▶ WHAT YOU SHOULD DO
Output, please, exactly those lines of the listing that come before the line with "WALL_DEPTH, centre=(x, 0, HANGER_Z), facing=REAR))", along with that line itself.

▶ GIVEN INFORMATION
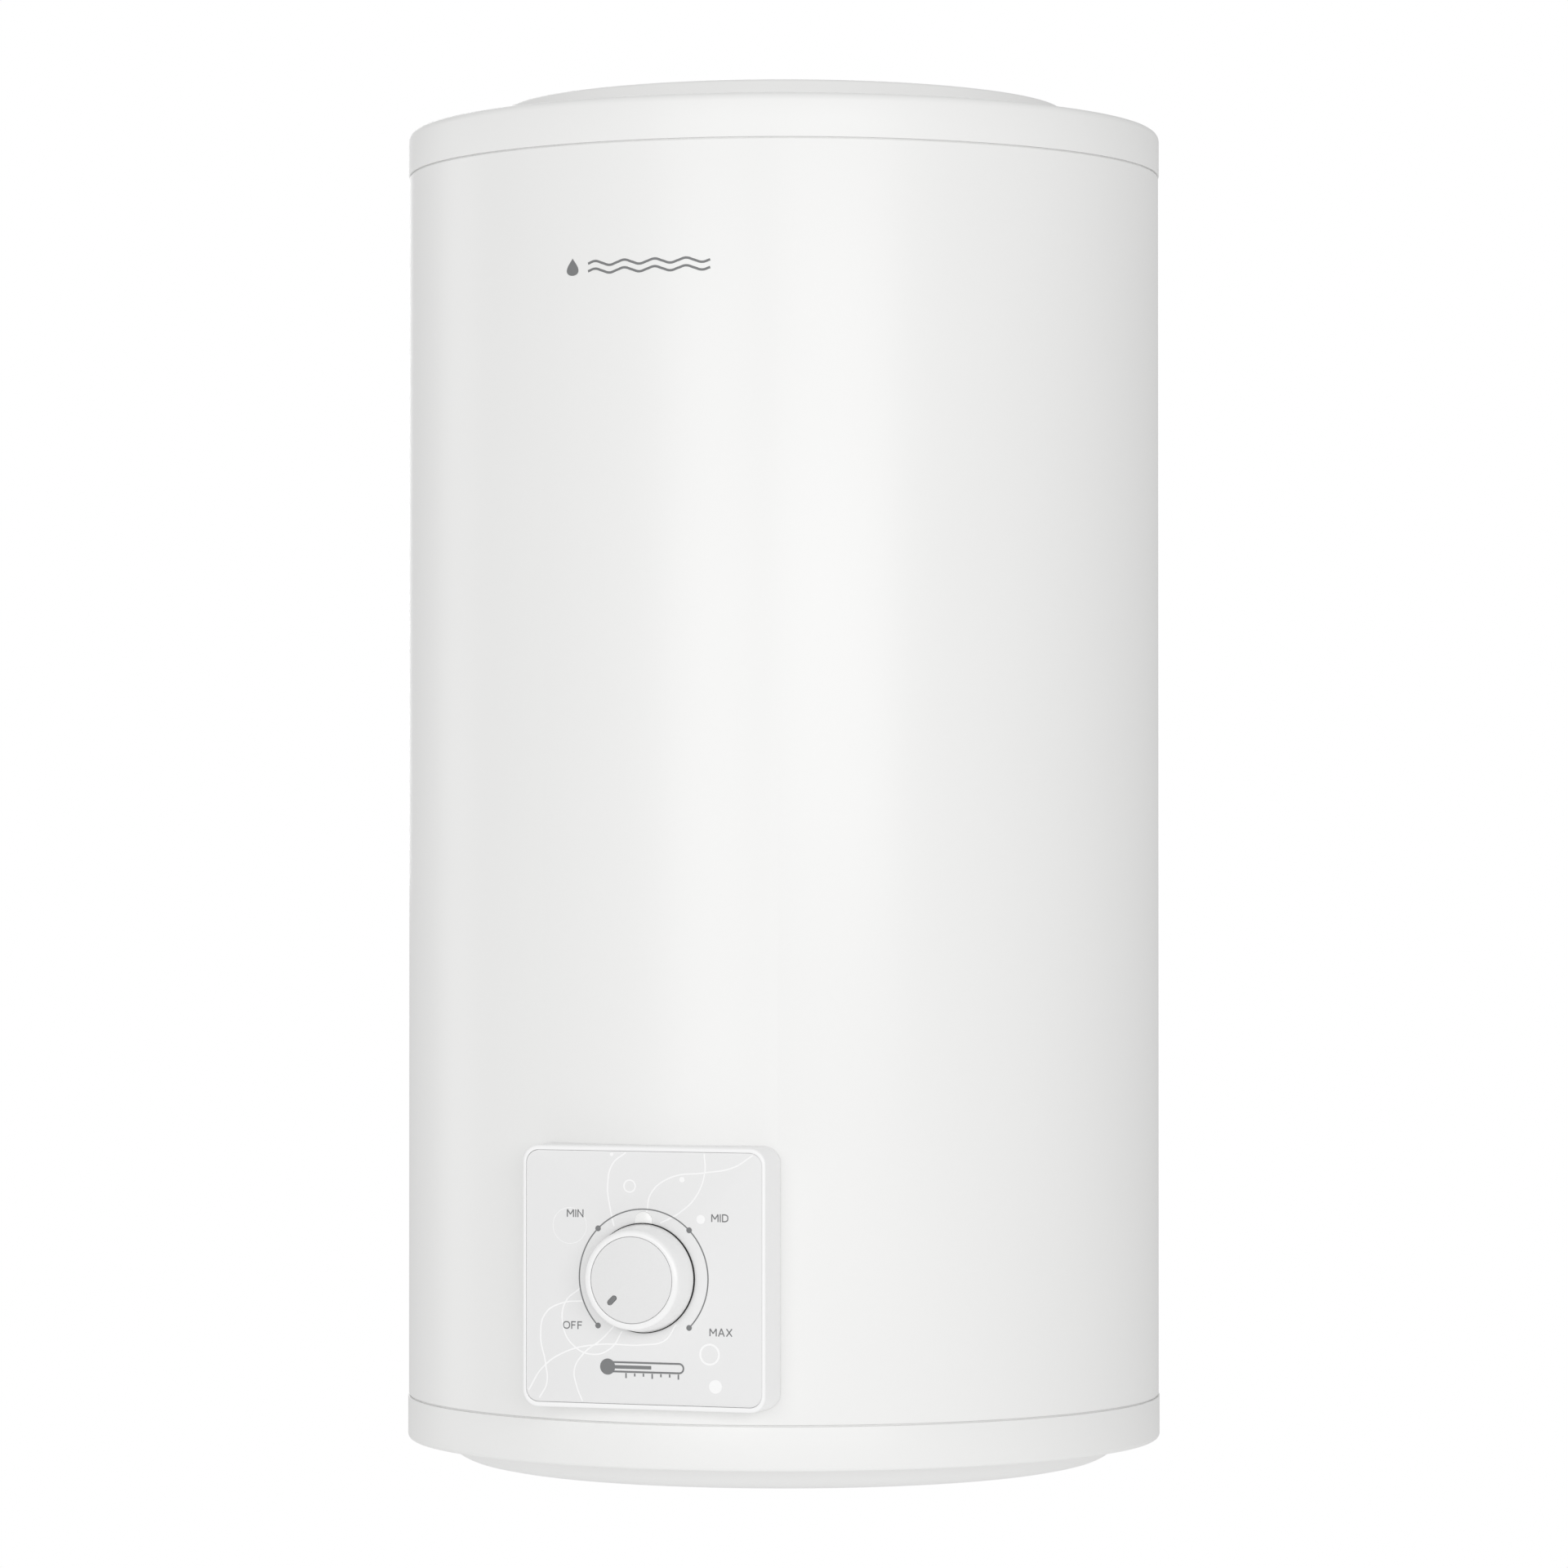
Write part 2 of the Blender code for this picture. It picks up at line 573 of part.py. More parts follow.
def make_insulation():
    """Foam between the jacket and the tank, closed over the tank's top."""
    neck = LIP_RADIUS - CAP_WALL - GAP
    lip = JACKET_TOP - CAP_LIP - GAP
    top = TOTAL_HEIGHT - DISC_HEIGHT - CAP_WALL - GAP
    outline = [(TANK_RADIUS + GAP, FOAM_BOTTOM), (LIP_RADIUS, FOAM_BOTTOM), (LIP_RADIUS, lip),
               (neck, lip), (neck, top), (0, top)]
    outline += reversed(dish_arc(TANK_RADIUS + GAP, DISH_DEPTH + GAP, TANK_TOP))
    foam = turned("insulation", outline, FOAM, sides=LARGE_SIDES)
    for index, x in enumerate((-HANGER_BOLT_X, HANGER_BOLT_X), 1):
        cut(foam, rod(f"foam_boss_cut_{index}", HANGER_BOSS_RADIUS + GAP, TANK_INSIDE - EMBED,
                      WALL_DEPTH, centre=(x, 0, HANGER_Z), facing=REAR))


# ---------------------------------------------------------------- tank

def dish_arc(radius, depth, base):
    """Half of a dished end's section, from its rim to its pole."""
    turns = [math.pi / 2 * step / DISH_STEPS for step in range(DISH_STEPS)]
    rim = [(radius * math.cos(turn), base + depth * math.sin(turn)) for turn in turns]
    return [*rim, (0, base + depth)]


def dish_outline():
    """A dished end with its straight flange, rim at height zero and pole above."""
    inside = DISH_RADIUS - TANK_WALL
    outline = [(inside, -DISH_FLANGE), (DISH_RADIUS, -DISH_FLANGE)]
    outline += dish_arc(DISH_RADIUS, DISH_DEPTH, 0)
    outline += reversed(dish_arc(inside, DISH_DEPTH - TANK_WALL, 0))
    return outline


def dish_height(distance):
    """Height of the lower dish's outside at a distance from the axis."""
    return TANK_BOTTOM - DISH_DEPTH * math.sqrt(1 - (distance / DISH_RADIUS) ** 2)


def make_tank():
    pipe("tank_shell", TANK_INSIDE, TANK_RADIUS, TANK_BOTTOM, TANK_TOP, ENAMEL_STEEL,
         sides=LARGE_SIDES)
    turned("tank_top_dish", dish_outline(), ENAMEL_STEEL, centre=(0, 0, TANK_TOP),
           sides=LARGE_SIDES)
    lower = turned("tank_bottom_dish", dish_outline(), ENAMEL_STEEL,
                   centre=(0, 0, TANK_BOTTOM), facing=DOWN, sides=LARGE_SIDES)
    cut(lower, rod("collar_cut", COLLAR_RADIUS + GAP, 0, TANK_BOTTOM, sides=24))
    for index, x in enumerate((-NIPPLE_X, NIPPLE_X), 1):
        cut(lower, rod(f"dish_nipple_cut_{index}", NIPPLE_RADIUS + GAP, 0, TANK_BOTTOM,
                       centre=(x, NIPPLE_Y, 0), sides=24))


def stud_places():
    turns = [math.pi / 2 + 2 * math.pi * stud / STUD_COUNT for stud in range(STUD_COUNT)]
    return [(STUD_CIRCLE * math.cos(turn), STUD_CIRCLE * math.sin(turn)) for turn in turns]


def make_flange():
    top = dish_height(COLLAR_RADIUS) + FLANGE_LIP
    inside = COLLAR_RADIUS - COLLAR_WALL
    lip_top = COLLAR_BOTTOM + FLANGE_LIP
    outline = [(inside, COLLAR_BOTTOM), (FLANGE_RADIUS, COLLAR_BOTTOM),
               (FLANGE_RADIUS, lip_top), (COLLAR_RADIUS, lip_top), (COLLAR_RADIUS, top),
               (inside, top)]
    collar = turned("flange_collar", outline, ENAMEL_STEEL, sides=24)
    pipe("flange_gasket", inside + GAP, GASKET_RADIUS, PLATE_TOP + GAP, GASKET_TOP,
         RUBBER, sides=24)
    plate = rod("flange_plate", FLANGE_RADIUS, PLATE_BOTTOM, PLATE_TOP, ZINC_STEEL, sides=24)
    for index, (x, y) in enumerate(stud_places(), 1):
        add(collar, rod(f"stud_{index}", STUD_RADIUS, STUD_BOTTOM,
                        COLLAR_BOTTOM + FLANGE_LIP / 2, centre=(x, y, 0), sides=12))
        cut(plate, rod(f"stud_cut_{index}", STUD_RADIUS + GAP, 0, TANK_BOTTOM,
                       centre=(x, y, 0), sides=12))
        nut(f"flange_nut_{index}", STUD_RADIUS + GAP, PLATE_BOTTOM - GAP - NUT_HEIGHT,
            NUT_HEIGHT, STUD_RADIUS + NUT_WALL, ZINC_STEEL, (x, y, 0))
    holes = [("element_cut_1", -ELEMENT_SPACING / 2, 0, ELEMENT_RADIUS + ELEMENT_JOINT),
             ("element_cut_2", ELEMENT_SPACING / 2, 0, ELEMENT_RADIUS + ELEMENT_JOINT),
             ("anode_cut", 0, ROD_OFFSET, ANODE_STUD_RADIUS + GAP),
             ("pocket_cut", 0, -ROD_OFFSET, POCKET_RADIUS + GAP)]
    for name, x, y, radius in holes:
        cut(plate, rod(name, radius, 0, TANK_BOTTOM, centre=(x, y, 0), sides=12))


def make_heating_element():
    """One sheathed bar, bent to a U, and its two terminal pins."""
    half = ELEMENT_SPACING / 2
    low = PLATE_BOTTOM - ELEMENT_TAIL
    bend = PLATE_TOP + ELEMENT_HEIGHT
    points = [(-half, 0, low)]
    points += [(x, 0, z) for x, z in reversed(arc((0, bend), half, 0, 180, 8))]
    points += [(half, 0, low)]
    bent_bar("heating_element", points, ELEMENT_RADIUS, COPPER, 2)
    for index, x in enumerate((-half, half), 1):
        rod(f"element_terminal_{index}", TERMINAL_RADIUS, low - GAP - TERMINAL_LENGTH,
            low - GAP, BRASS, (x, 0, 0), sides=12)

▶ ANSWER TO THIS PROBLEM
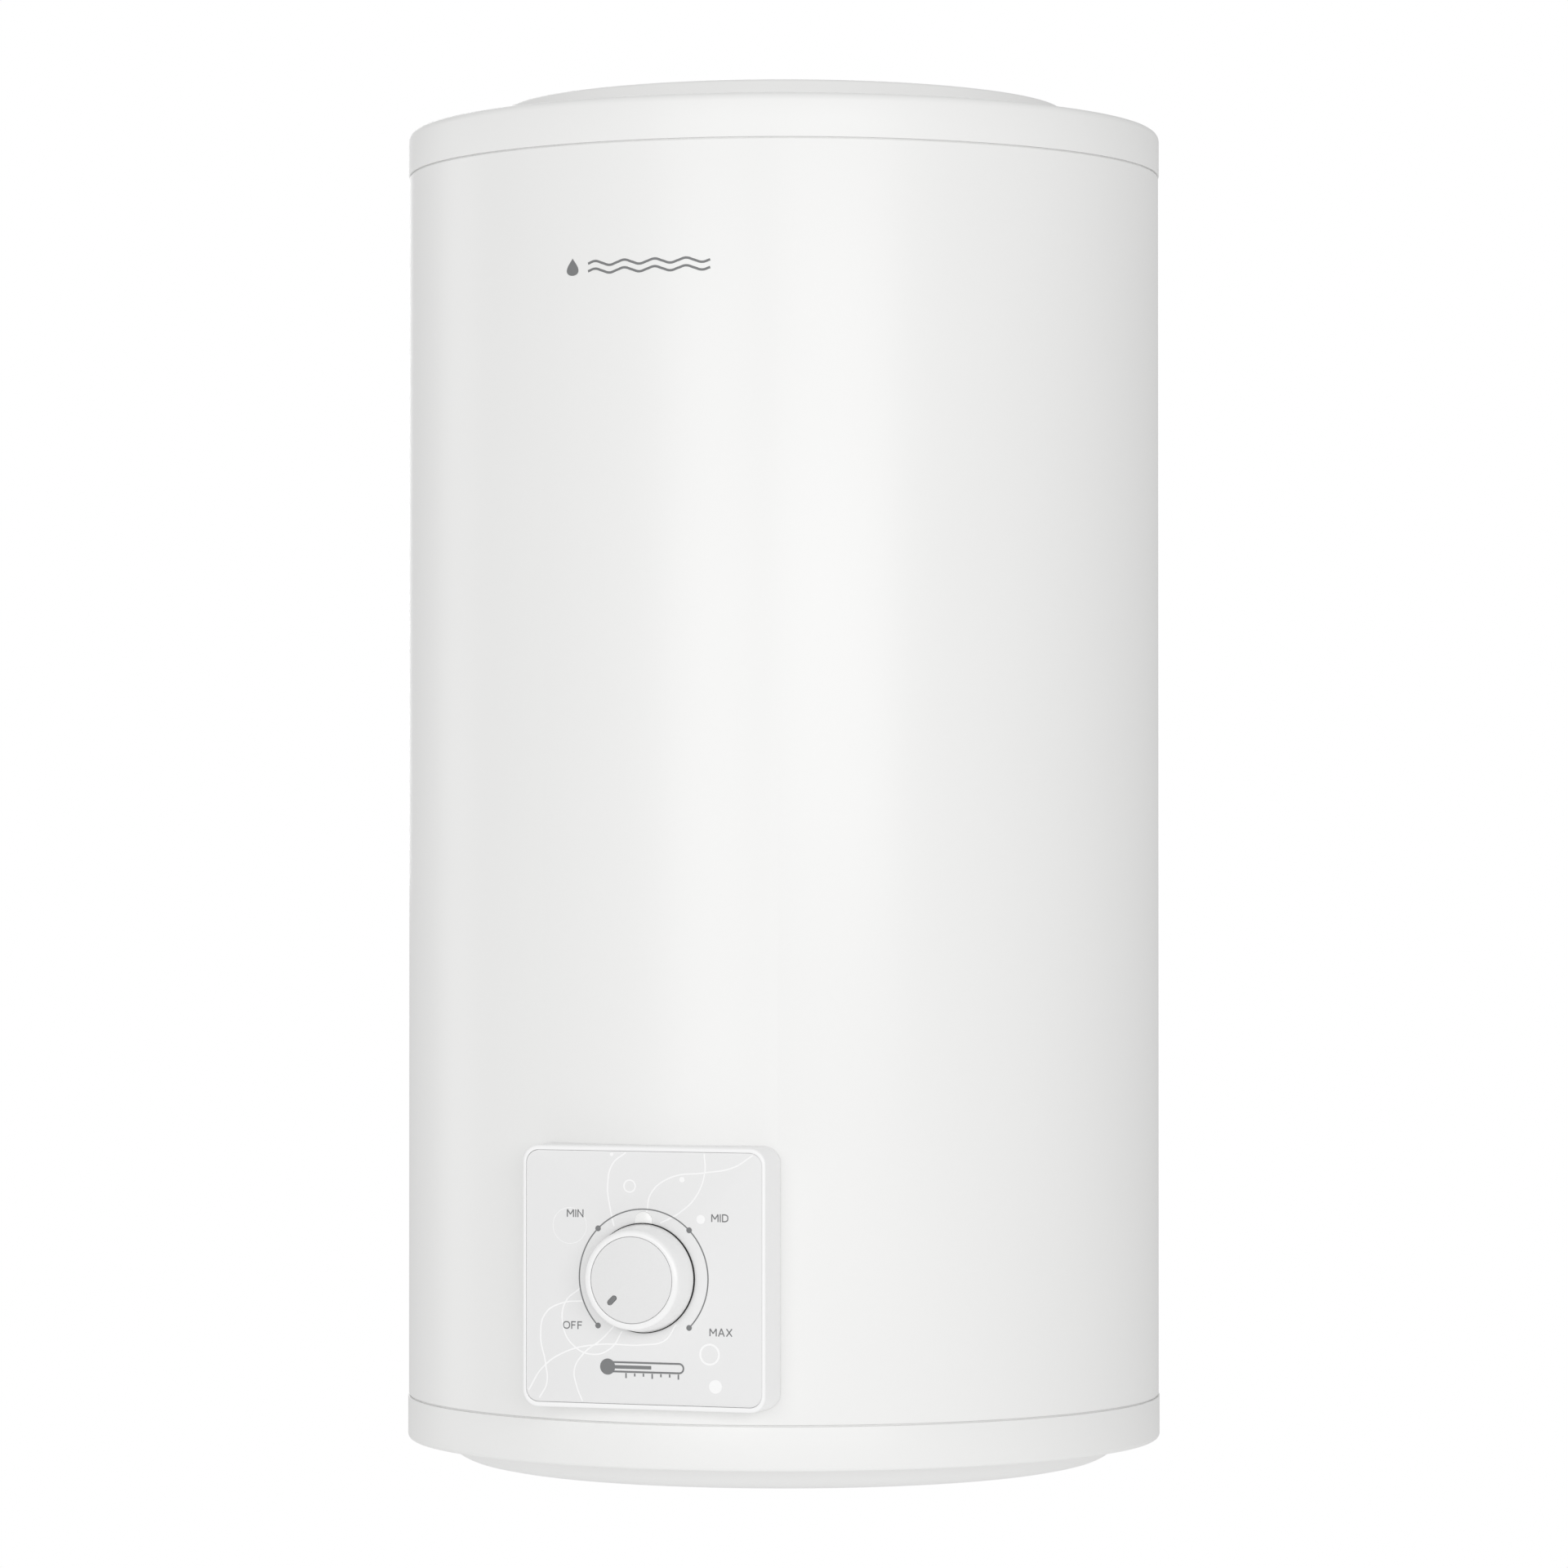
Write part 2 of the Blender code for this picture. It picks up at line 573 of part.py. More parts follow.
def make_insulation():
    """Foam between the jacket and the tank, closed over the tank's top."""
    neck = LIP_RADIUS - CAP_WALL - GAP
    lip = JACKET_TOP - CAP_LIP - GAP
    top = TOTAL_HEIGHT - DISC_HEIGHT - CAP_WALL - GAP
    outline = [(TANK_RADIUS + GAP, FOAM_BOTTOM), (LIP_RADIUS, FOAM_BOTTOM), (LIP_RADIUS, lip),
               (neck, lip), (neck, top), (0, top)]
    outline += reversed(dish_arc(TANK_RADIUS + GAP, DISH_DEPTH + GAP, TANK_TOP))
    foam = turned("insulation", outline, FOAM, sides=LARGE_SIDES)
    for index, x in enumerate((-HANGER_BOLT_X, HANGER_BOLT_X), 1):
        cut(foam, rod(f"foam_boss_cut_{index}", HANGER_BOSS_RADIUS + GAP, TANK_INSIDE - EMBED,
                      WALL_DEPTH, centre=(x, 0, HANGER_Z), facing=REAR))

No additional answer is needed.